### Brief
Take the data below and extract the lines from the one with "bottom_cap = line(pushed(GLAZE_END, GLAZE), GLAZE_END)" to the one with "zip(*points))), Vector(map(max, zip(*points)))", inclusive, exactly as written.

— START OF Rows —

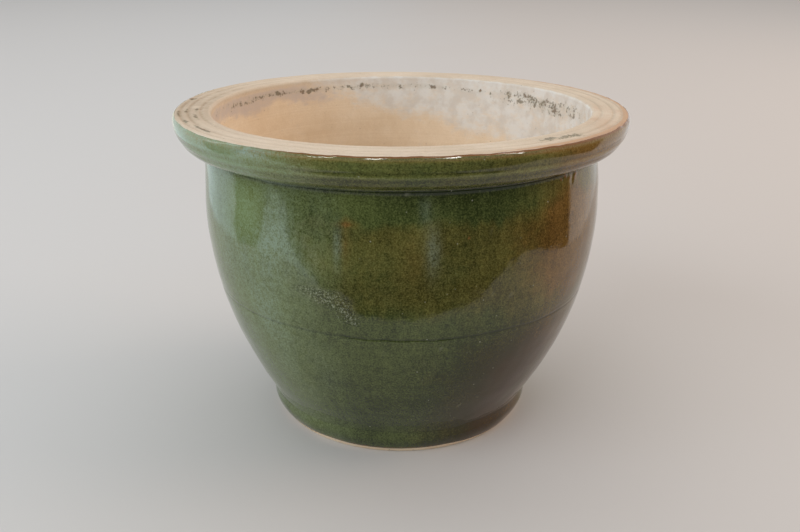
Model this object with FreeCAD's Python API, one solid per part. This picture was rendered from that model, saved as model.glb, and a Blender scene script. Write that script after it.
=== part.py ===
"""Round stoneware bonsai pot: five luted clay members and the glaze fired over the outside.

Millimetres, +Z up, origin at the centre of the foot's rest plane. Every member is a body of
revolution about Z, so outlines are drawn in the XZ plane, with X as the radius.
"""

import FreeCAD, Part

import math
import os

# Driving dimensions of the clay
HEIGHT = 215.0
RIM_RADIUS = 148.6
OPENING_RADIUS = 125.0
NECK_RADIUS = 129.8
FOOT_RADIUS = 91.0
DRAIN_RADIUS = 12.5
GLAZE = 0.6

# Foot and floor
REST_OUTER_RADIUS = 84.6
REST_INNER_RADIUS = 74.0
RECESS_RADIUS = 70.0
RECESS_HEIGHT = 8.0
FLOOR_TOP = 19.0
GLAZE_END = (87.2, 4.0)
BAND_LOW_HEIGHT = 12.5
BAND_TOP_HEIGHT = 18.5

# Neck and rim
NECK_HEIGHT = 189.0
BEAD_HEIGHT = 192.2
BEAD_RADIUS = NECK_RADIUS + 0.9
UNDERSIDE_HEIGHT = 193.3
CREASE_HEIGHT = 205.0
EDGE_ROUND = 2.0
GLAZE_TOP_ANGLE = 45.0
LIP_ROUND = 2.5
TURNING_GROOVES = (131.0, 138.8, 144.0)
GROOVE_HALF_WIDTH = 1.1
GROOVE_DEPTH = 0.45

# Radius and height of the wall's outside, from the notch over the foot up to the neck
OUTER_WALL = [(92.2, 21.8), (101.4, 37.7), (111.6, 58.5), (122.5, 88.0), (129.5, 120.0), (132.0, 150.0),
              (131.1, 172.0), (NECK_RADIUS, NECK_HEIGHT)]
# The same for the bare inside, from the floor up to the lip
INNER_WALL = [(74.0, FLOOR_TOP), (85.5, 31.5), (102.5, 64.0), (113.2, 90.0), (120.8, 121.0), (123.2, 152.0),
              (123.6, 190.0), (OPENING_RADIUS - 0.4, HEIGHT - LIP_ROUND)]

# Luted joints: height, and the radius of the ridge that locks the two members
FOOT_JOINT = (RECESS_HEIGHT, 81.0)
FLOOR_JOINT = (FLOOR_TOP, 86.0)
SEAM_JOINT = (99.6, 120.8)
NECK_JOINT = (190.4, 126.7)
RIDGE_HALF_WIDTH = 1.6
RIDGE_HEIGHT = 1.4
BEYOND = 200.0


def at(radius, height):
    """Point of an outline."""
    return FreeCAD.Vector(radius, 0.0, height)


def line(start, end):
    return Part.makeLine(at(*start), at(*end))


def arc(start, middle, end):
    return Part.Arc(at(*start), at(*middle), at(*end)).toShape()


def polyline(points):
    return [line(start, end) for start, end in zip(points, points[1:])]


def smooth(stations):
    """One smooth curve through the stations."""
    curve = Part.BSplineCurve()
    curve.interpolate([at(*station) for station in stations])
    return curve.toShape()


def revolve(outline):
    """Solid of revolution about Z from the edges of a closed outline."""
    return Part.Face(Part.Wire(outline)).revolve(FreeCAD.Vector(), FreeCAD.Vector(0, 0, 1), 360)


def pushed(point, coat, degrees=0.0):
    """A point moved out by the coat's thickness, at an angle above level."""
    angle = math.radians(degrees)
    return point[0] + coat * math.cos(angle), point[1] + coat * math.sin(angle)


def edge_point(degrees):
    """Point of the rim's rounded top edge, from 0 at its outside to 90 on the flat top."""
    centre = (RIM_RADIUS - 0.3 - EDGE_ROUND, HEIGHT - EDGE_ROUND)
    return pushed(centre, EDGE_ROUND, degrees)


def heel():
    """The bare clay corner between the rest face and the end of the glaze."""
    return [arc((REST_OUTER_RADIUS, 0.0), (REST_OUTER_RADIUS + 1.6, 2.0), GLAZE_END)]


def foot_band(coat=0.0):
    """The rounded, nearly upright band of the foot, and the notch under the wall."""
    start = pushed(GLAZE_END, coat)
    swell = pushed((FOOT_RADIUS - 1.5, 8.0), coat)
    low = pushed((FOOT_RADIUS - 0.1, BAND_LOW_HEIGHT), coat)
    top = pushed((FOOT_RADIUS, BAND_TOP_HEIGHT), coat)
    notch = pushed((FOOT_RADIUS + 0.3, 20.2), coat)
    return [arc(start, swell, low), line(low, top), arc(top, notch, pushed(OUTER_WALL[0], coat))]


def wall(coat=0.0):
    return [smooth([pushed(station, coat) for station in OUTER_WALL])]


def neck(coat=0.0):
    """The fine groove at the top of the wall, and the small bead under the rim."""
    start = pushed((NECK_RADIUS, NECK_HEIGHT), coat)
    groove = pushed((NECK_RADIUS - 0.4, NECK_HEIGHT + 1.2), coat)
    groove_top = pushed((NECK_RADIUS, BEAD_HEIGHT - 0.8), coat)
    bead = pushed((BEAD_RADIUS, BEAD_HEIGHT), coat)
    return [arc(start, groove, groove_top), arc(groove_top, bead, bead_top(coat))]


def bead_top(coat):
    return pushed((BEAD_RADIUS, UNDERSIDE_HEIGHT), coat, -45)


def rim_face(coat=0.0):
    """The rolled underside and the two-banded outer face with its crease, up to the end of the glaze."""
    underside = pushed((BEAD_RADIUS + 2.3, UNDERSIDE_HEIGHT + 0.2), coat, -90)
    roll_low = pushed((RIM_RADIUS - 11.6, UNDERSIDE_HEIGHT + 1.1), coat, -75)
    roll = pushed((RIM_RADIUS - 6.2, 196.8), coat, -50)
    roll_top = pushed((RIM_RADIUS - 3.6, 200.4), coat, -30)
    lower_band = pushed((RIM_RADIUS - 2.1, 202.7), coat, -20)
    crease = pushed((RIM_RADIUS - 1.3, CREASE_HEIGHT), coat, -10)
    upper_band = pushed((RIM_RADIUS, 210.0), coat)
    edge = [pushed(edge_point(degrees), coat, degrees) for degrees in (0, GLAZE_TOP_ANGLE / 2, GLAZE_TOP_ANGLE)]
    return [
        arc(bead_top(coat), underside, roll_low),
        arc(roll_low, roll, roll_top),
        arc(roll_top, lower_band, crease),
        arc(crease, upper_band, edge[0]),
        arc(*edge),
    ]


def rim_top():
    """The bare top edge, the flat turned top with its shallow concentric grooves, and the lip."""
    edges = [arc(edge_point(GLAZE_TOP_ANGLE), edge_point(68), edge_point(90))]
    start = edge_point(90)
    for radius in reversed(TURNING_GROOVES):
        outer = (radius + GROOVE_HALF_WIDTH, HEIGHT)
        inner = (radius - GROOVE_HALF_WIDTH, HEIGHT)
        edges += [line(start, outer), arc(outer, (radius, HEIGHT - GROOVE_DEPTH), inner)]
        start = inner
    lip = (OPENING_RADIUS + 1.8, HEIGHT)
    lip_middle = (OPENING_RADIUS + 0.2, HEIGHT - 0.8)
    return edges + [line(start, lip), arc(lip, lip_middle, INNER_WALL[-1])]


def inside():
    """The bare inner wall from the lip down, the floor, the drain hole and the recess in the foot."""
    corners = [INNER_WALL[0], (DRAIN_RADIUS, FLOOR_TOP), (DRAIN_RADIUS, RECESS_HEIGHT),
               (RECESS_RADIUS, RECESS_HEIGHT), (REST_INNER_RADIUS - 2.0, 2.0), (REST_INNER_RADIUS, 0.0),
               (REST_OUTER_RADIUS, 0.0)]
    return [smooth(INNER_WALL)] + polyline(corners)


def glazed_outside(coat=0.0):
    """The outside that carries glaze, from above the rest face to the top edge of the rim."""
    return foot_band(coat) + wall(coat) + neck(coat) + rim_face(coat)


def clay_body():
    """All the clay as fired, before it is told apart at the luted joints."""
    return revolve(heel() + glazed_outside() + rim_top() + inside())


def joint_line(height, ridge_radius):
    """A joint from the axis outwards, level but for the scored ridge."""
    return [(0.0, height), (ridge_radius - RIDGE_HALF_WIDTH, height), (ridge_radius, height + RIDGE_HEIGHT),
            (ridge_radius + RIDGE_HALF_WIDTH, height), (BEYOND, height)]


def member(clay, lower, upper):
    """The clay between two joint lines."""
    return clay.common(revolve(polyline(lower + upper[::-1] + lower[:1])))


def members():
    """The clay members by name, from the ground up."""
    names = ("foot_ring", "base_disc", "lower_wall", "upper_wall", "rim_flange")
    ground = [(0.0, -1.0), (BEYOND, -1.0)]
    sky = [(0.0, HEIGHT + 1.0), (BEYOND, HEIGHT + 1.0)]
    joints = [joint_line(*joint) for joint in (FOOT_JOINT, FLOOR_JOINT, SEAM_JOINT, NECK_JOINT)]
    clay = clay_body()
    return {name: member(clay, lower, upper)
            for name, lower, upper in zip(names, [ground] + joints, joints + [sky])}


def glaze_coat():
    """The fired glass, face to face with the clay under it."""
    top = edge_point(GLAZE_TOP_ANGLE)
    top_cap = line(top, pushed(top, GLAZE, GLAZE_TOP_ANGLE))
    bottom_cap = line(pushed(GLAZE_END, GLAZE), GLAZE_END)
    return revolve(glazed_outside() + [top_cap] + glazed_outside(GLAZE)[::-1] + [bottom_cap])


def main():
    os.makedirs("parts", exist_ok=True)
    shapes = members()
    shapes["glaze_coat"] = glaze_coat()
    for name, shape in shapes.items():
        shape.exportStep(f"parts/{name}.step")


main()
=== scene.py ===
"""Looks of the glazed stoneware bonsai pot: turned clay members, a melted green glaze and a plain studio.

Shapes are worked out in millimetres in the row frame and scaled to metres when a mesh is made.
Azimuths are degrees round +Z from the front (-Y) towards +X.
"""

import itertools
import math

import bpy
import numpy as np
from mathutils import Matrix, Vector


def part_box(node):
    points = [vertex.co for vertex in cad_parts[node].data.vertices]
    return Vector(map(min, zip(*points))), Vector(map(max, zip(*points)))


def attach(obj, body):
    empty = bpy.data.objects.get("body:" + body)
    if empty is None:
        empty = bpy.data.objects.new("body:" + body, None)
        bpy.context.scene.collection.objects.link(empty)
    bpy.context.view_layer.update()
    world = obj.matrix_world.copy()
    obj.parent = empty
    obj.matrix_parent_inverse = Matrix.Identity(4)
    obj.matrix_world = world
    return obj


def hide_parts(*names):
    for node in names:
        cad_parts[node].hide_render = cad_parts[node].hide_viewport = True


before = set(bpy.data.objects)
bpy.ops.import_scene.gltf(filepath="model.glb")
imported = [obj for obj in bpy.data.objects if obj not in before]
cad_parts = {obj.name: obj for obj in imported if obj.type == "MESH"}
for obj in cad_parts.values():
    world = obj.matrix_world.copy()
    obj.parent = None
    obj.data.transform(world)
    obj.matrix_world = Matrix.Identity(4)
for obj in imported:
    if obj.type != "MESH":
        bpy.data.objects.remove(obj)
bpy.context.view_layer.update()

MM = 0.001

# ---------------------------------------------------------------- sizes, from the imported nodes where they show

GLAZE_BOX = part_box("glaze_coat")
RIM_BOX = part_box("rim_flange")
BASE_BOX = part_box("base_disc")
LOWER_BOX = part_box("lower_wall")
UPPER_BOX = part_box("upper_wall")

HEIGHT = RIM_BOX[1].z / MM
RIM_RADIUS = RIM_BOX[1].x / MM
COAT = (GLAZE_BOX[1].x - RIM_BOX[1].x) / MM
GLAZE_START = GLAZE_BOX[0].z / MM
RECESS_HEIGHT = BASE_BOX[0].z / MM
FLOOR_TOP = LOWER_BOX[0].z / MM
SEAM_HEIGHT = UPPER_BOX[0].z / MM
NECK_JOINT_HEIGHT = RIM_BOX[0].z / MM
NECK_RADIUS = 129.8
OPENING_RADIUS = 125.0
FOOT_RADIUS = 91.0
DRAIN_RADIUS = 12.5
REST_OUTER_RADIUS = 84.6
REST_INNER_RADIUS = 74.0
RECESS_RADIUS = 70.0
REST_CHAMFER = 2.0
HEEL_RADIUS = 87.2
FLOOR_RADIUS = 74.0
EDGE_ROUND = 2.0
GLAZE_TOP_ANGLE = 46
TURNING_GROOVES = (131.0, 138.8, 144.0)
GROOVE_HALF_WIDTH = 1.1
GROOVE_DEPTH = 0.45

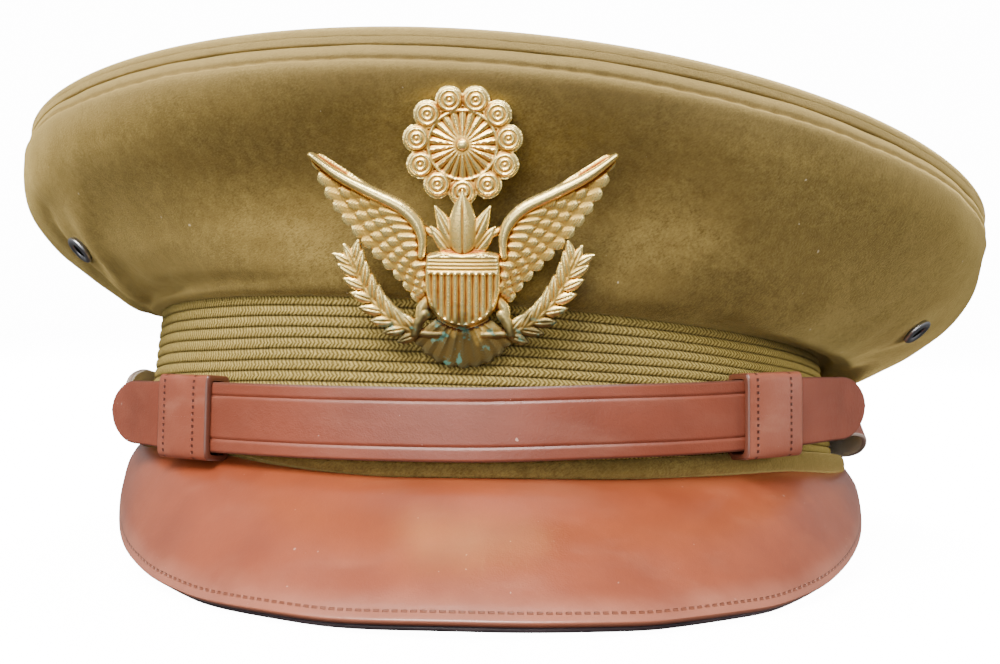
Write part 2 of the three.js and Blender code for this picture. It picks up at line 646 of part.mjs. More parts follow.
// Wings: a plate with a stepped edge and a ridged feather out to each step.
const WING_ROOT = [0.1, -0.06];
const FEATHERS = [
  // tip x, tip y, width
  [0.54, 0.262, 0.07], [0.51, 0.17, 0.065], [0.475, 0.095, 0.06], [0.435, 0.03, 0.06],
  [0.39, -0.025, 0.055], [0.34, -0.075, 0.055],
];
bothSides((flip) => {
  const steps = FEATHERS.flatMap(([x, y], i) => {
    const next = FEATHERS[i + 1] ?? [0.26, -0.13];
    return [[x, y], [lerp(x, next[0], 0.85) - 0.045, lerp(y, next[1], 0.6) - 0.01]];
  });
  plate([[0.1, 0.0], [0.2, 0.085], [0.36, 0.175], ...steps, [0.24, -0.13], [0.1, -0.15]].map(flip), 1.6);
  for (const [x, y, width] of FEATHERS) {
    const root = [lerp(WING_ROOT[0], x, 0.35), lerp(WING_ROOT[1], y, 0.35)];
    blade(flip(root), flip([x - 0.008, y - 0.006]), width, 2.4);
  }
  blade(flip([0.1, -0.02]), flip([0.38, 0.18]), 0.1, 2.9);
});

// Shield: a thick bevelled plate with upright flutes.
const SHIELD = [[-0.135, 0.02], [0.135, 0.02], [0.14, -0.09], [0.125, -0.17], [0.08, -0.235],
  [0, -0.275], [-0.08, -0.235], [-0.125, -0.17], [-0.14, -0.09]];
plate(SHIELD, 2.8, 0.5);
for (let i = -2; i <= 2; i++) {
  const x = i * 0.05;
  const low = -0.23 + Math.abs(i) * 0.02;
  plate([[x - 0.013, 0.005], [x + 0.013, 0.005], [x + 0.013, low], [x - 0.013, low]], 3.4);
}

// Neck of leaves, and the rosette above: a disc ringed by round petals, with a star of rays.
blade([0, -0.02], [0, 0.17], 0.14, 3.4);
bothSides((flip) => blade(flip([0.03, 0]), flip([0.1, 0.13]), 0.08, 2.9));
const ROSETTE_HEIGHT = 0.293;
const onRosette = (x, y, radius) => [radius * x, ROSETTE_HEIGHT + radius * y];
const disc = [];
around(22, (x, y) => disc.push(onRosette(x, y, 0.17)));
plate(disc, 1.8);
const star = [];
bearings(22).forEach((t, i) => star.push(onRosette(Math.sin(t), Math.cos(t), i % 2 ? 0.06 : 0.125)));
plate(star, 2.5, 0.3);
boss([0, ROSETTE_HEIGHT], 0.036, 3.2);
around(11, (x, y) => boss(onRosette(x, y, 0.166), 0.046, 2.8));

// A leafy spray on each lower side, joined to the shield, and a fan of feathers at the foot.
const LEAVES = [
  // root x, root y, tip x, tip y
  [0.2, -0.29, 0.2, -0.22], [0.25, -0.26, 0.31, -0.22], [0.28, -0.22, 0.24, -0.14],
  [0.3, -0.2, 0.37, -0.16], [0.34, -0.155, 0.31, -0.075], [0.35, -0.15, 0.42, -0.1],
  [0.37, -0.12, 0.39, -0.02],
];
bothSides((flip) => {
  plate([[0.06, -0.335], [0.17, -0.34], [0.26, -0.275], [0.34, -0.18], [0.39, -0.09], [0.315, -0.165],
    [0.235, -0.25], [0.16, -0.305], [0.06, -0.3]].map(flip), BADGE_PLATE);
  for (const [x0, y0, x1, y1] of LEAVES) blade(flip([x0, y0]), flip([x1, y1]), 0.05, 2);
  plate([[0.1, -0.2], [0.14, -0.19], [0.21, -0.33], [0.15, -0.34]].map(flip), BADGE_PLATE);
});
for (let i = -2; i <= 2; i++) {
  const angle = rad(i * 24);
  blade([0.03 * i, -0.25], [0.26 * Math.sin(angle), -0.26 - 0.238 * Math.cos(angle)], 0.09, 2.3);
}

// Post for the nut inside the crown.
const nutTop = BADGE_FOOT + Math.cos(badgeTilt) * (BADGE_HEIGHT / 2 + POST_TOP) + NUT_RADIUS;
const backReach = footReach + (nutTop - BADGE_FOOT) * Math.tan(badgeTilt);
const clothDepth = (backReach - tableValue(frontFace, nutTop) + CLOTH) / Math.cos(badgeTilt);
const nutDepth = clothDepth + NUT_HEIGHT + 2.5 * GAP;
const postLength = nutDepth + 1.5;
const post = punch(POST_RADIUS, postLength / 2 + 0.2).translate(0, POST_TOP, 0.2 - postLength / 2);
badgeParts.push(toSolid(post));
let badge = badgeParts[0];
for (const piece of badgeParts.slice(1)) badge = badge.add(piece);
add('badge', toGeometry(badge), GILT, badgeFrame);

const nutAt = badgeFrame
  .clone()
  .multiply(new THREE.Matrix4().makeTranslation(0, POST_TOP, -nutDepth));
const nutProfile = [
  [POST_RADIUS + GAP, 0], [NUT_RADIUS - 0.5, 0], [NUT_RADIUS, 0.5], [NUT_RADIUS, 1.7],
  [NUT_RADIUS - 0.5, NUT_HEIGHT], [POST_RADIUS + GAP, NUT_HEIGHT], [POST_RADIUS + GAP, 0],
];
add('badge_nut', turned(nutProfile, 16), GILT, nutAt);

// Rest: the cap tips back until the peak's lobes and the back of the band's rim touch the table.
const backRim = [BAND_HALF_LENGTH + coreFace, BAND_BOTTOM];
let restAngle = 0;
cap.traverse((piece) => {
  if (!piece.name.startsWith('peak')) return;
  const position = piece.geometry.attributes.position;
  for (let i = 0; i < position.count; i++) {
    const slope = Math.atan2(backRim[1] - position.getZ(i), backRim[0] - position.getY(i));
    restAngle = Math.max(restAngle, slope);
  }
});
cap.rotation.x = -restAngle;
const object = new THREE.Group();
object.add(cap);
object.updateMatrixWorld(true);
const bounds = new THREE.Box3().setFromObject(object, true);
const middle = bounds.getCenter(new THREE.Vector3());
cap.position.set(-middle.x, -middle.y, -bounds.min.z);
object.updateMatrixWorld(true);

export default object;
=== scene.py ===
"""An officer's peaked cap in a plain studio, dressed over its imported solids.

Every visible piece is modelled anew in the cap's own frame (millimetres, +Z up, the peak towards -Y)
and then set down as the solids are: tipped back until peak and band rest on the table.
"""

from __future__ import annotations

import json
import logging
import math
from dataclasses import dataclass, field
from enum import Enum
from typing import Callable, Sequence

import bmesh
import bpy
import numpy as np
from mathutils import Matrix, Vector

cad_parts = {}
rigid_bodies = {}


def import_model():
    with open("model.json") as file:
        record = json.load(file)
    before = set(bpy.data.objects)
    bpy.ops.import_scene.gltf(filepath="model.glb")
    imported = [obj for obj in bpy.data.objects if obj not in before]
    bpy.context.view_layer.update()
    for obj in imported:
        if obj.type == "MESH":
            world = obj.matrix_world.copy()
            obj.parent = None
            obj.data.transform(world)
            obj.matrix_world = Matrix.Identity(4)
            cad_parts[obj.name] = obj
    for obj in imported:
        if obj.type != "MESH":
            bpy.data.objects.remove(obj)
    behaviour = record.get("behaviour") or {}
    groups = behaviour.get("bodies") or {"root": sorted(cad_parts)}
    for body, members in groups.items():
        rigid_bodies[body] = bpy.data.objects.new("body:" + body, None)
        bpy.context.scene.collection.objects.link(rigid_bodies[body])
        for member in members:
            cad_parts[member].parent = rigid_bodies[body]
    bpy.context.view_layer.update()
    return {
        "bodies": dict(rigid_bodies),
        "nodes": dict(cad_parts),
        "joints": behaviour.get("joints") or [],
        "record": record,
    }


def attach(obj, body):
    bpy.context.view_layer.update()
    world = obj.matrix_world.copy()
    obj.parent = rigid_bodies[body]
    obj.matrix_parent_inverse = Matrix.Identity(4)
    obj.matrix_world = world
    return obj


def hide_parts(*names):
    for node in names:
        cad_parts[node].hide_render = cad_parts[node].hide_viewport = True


log = logging.getLogger("cap")

Points = np.ndarray
Shape = Callable[[np.ndarray, np.ndarray], Points]
Marks = Callable[[np.ndarray, np.ndarray], tuple[np.ndarray, np.ndarray]]
Table = Sequence[Sequence[float]]
Number = np.ndarray | float
Socket = bpy.types.NodeSocket
Input = Socket | float | Sequence[float]

# added to a piece's second pattern length on the faces that carry no sewing, in millimetres
PLAIN_FACE = 100.0


# Small tools


def lerp(a: Number, b: Number, share: Number) -> Number:
    """Goes from a to b by a share."""
    return a + (b - a) * share


def smooth(value: np.ndarray, low: float, high: float) -> np.ndarray:
    """Rises softly from 0 at low to 1 at high."""
    share = np.clip((value - low) / (high - low), 0.0, 1.0)
    return share * share * (3.0 - 2.0 * share)


def hump(value: np.ndarray, middle: float, width: float) -> np.ndarray:
    """A bell of height 1 at middle."""
    return np.exp(-(((value - middle) / width) ** 2))


def through(table: Table, at: np.ndarray) -> np.ndarray:
    """Reads a table between its rows along a smooth curve.

    Args:
        table: One row per station, one column per value.
        at: Places between the rows, 0 at the first.

    Returns:
        One row of values per place.
    """
    table = np.asarray(table, dtype=float)
    last = len(table) - 1
    base = np.clip(np.floor(at).astype(int), 0, last - 1)
    f = (at - base)[:, None]
    a, b, c, d = (table[np.clip(base + k, 0, last)] for k in (-1, 0, 1, 2))
    return 0.5 * (2 * b + (c - a) * f + (2 * a - 5 * b + 4 * c - d) * f**2 + (3 * b - a - 3 * c + d) * f**3)


def wander(x: np.ndarray, y: np.ndarray, seed: int, waves: int = 7) -> np.ndarray:
    """A slow, seeded unevenness between about -1 and 1.

    Args:
        x: First coordinate, about one feature per unit.
        y: Second coordinate, likewise.
        seed: Picks the pattern.
        waves: How many ripples are laid over each other.

    Returns:
        The unevenness at each point.
    """
    rng = np.random.default_rng(seed)
    total = np.zeros_like(x)
    for _ in range(waves):
        turn, rate, phase = rng.uniform(0, 2 * math.pi), rng.uniform(0.5, 1.6), rng.uniform(0, 2 * math.pi)
        total += np.sin(2 * math.pi * rate * (x * math.cos(turn) + y * math.sin(turn)) + phase)
    return total / math.sqrt(waves)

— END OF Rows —

### Response for this exercise
    bottom_cap = line(pushed(GLAZE_END, GLAZE), GLAZE_END)
    return revolve(glazed_outside() + [top_cap] + glazed_outside(GLAZE)[::-1] + [bottom_cap])


def main():
    os.makedirs("parts", exist_ok=True)
    shapes = members()
    shapes["glaze_coat"] = glaze_coat()
    for name, shape in shapes.items():
        shape.exportStep(f"parts/{name}.step")


main()
=== scene.py ===
"""Looks of the glazed stoneware bonsai pot: turned clay members, a melted green glaze and a plain studio.

Shapes are worked out in millimetres in the row frame and scaled to metres when a mesh is made.
Azimuths are degrees round +Z from the front (-Y) towards +X.
"""

import itertools
import math

import bpy
import numpy as np
from mathutils import Matrix, Vector


def part_box(node):
    points = [vertex.co for vertex in cad_parts[node].data.vertices]
    return Vector(map(min, zip(*points))), Vector(map(max, zip(*points)))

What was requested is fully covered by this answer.